Rolling, dipping, and decorating 250 cakepops.  Friend Krissy is getting married in three weeks and I said I would help her make cakepops for the reception.  We began at 4pm and I returned home after 11:30.  [My feet hurt.]
That’s where I’ve been.  I hope to be a more consistent virtual friend for you this week as the icky humid heat keeps me indoors.  I’m also fairly certain I’ll need the therapy of writing as my emotions grow out of whack in anticipation of [whispers] the ordination.

be honest –

14 Jul
Am I creepy?
Sometimes I wonder.
I understand I can be quirky and a bit strange.  For people who don’t know me, that may translate to creepy.  I sincerely hope not, but I wonder.

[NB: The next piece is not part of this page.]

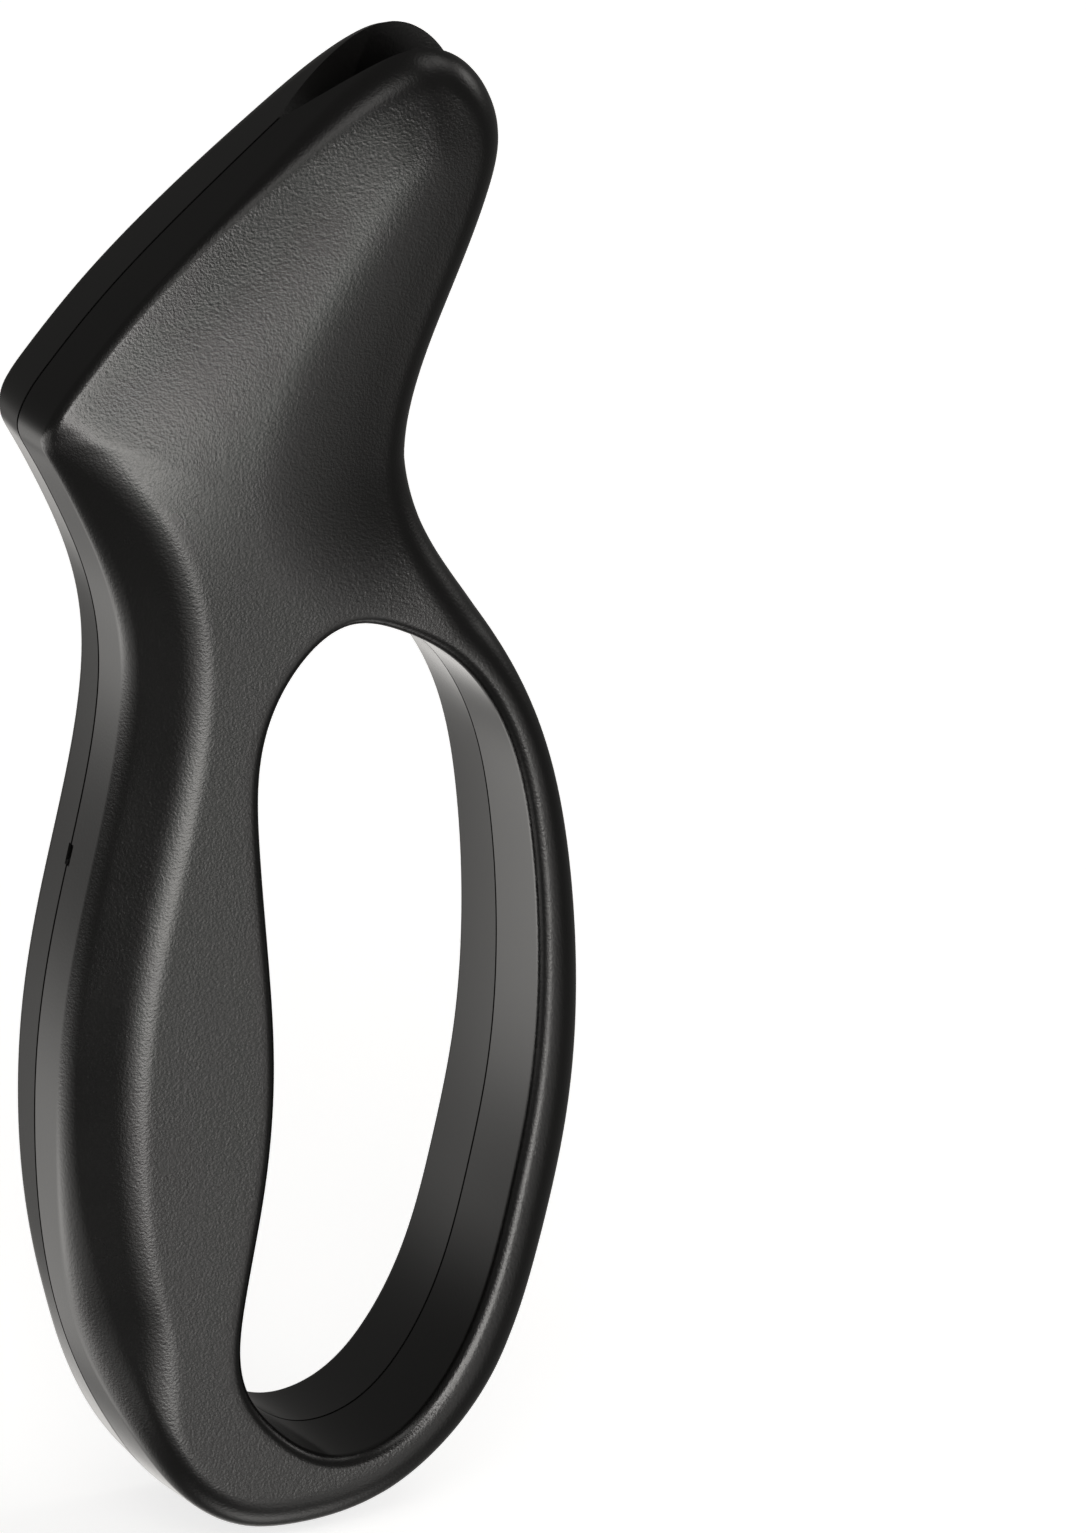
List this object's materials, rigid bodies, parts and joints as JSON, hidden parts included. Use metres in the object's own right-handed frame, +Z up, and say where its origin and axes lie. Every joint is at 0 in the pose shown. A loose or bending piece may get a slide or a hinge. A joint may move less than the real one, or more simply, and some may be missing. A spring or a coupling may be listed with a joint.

It’s coincidental and ironic that right about a year ago, I wrote a facebook message to someone I barely knew and asked him if he wanted to be my friend.  And it worked out.  Friends we became.  We played games and ate dinner and watched movies together.  We had fun together.  [At least I thought we did.  We’re not quite friends anymore so decipher what you will.  It makes me sad.  I miss him.  But that’s another story for another day.  Or never.  I probably scared him with my creepiness.]
It’s coincidental and ironic because I did it again.  I wrote an email last night to someone I have only briefly met once and, essentially, asked him to be my friend.  I really, really hope I didn’t creep him out.  I just casually mentioned that I know what it’s like to be a new pastor in a small town [yep.] and if he ever wanted to play Scrabble or talk to someone who wasn’t a member of his congregation [it’s sometimes nice.] that he should let me know.  It was both me offering to be a friend to him and me really hoping he will be my friend.  I could really use a friend who wants to play a board game on a random night or talk about church stuff.  Or go see the last Harry Potter movie.  [I’m Harry Potter friend-less.]   It would be swell.
But good news – if I did creep him out, all he needs to do is not respond and I don’t think we’ll ever really see each other again.  No harm, no regrets, and I tried.  [Unless he approaches my grandma at church and tells her what a creepy granddaughter she has.  But I don’t think he’d do that.  Or unless he comes to my ordination as a local clergy person.  He might do that.]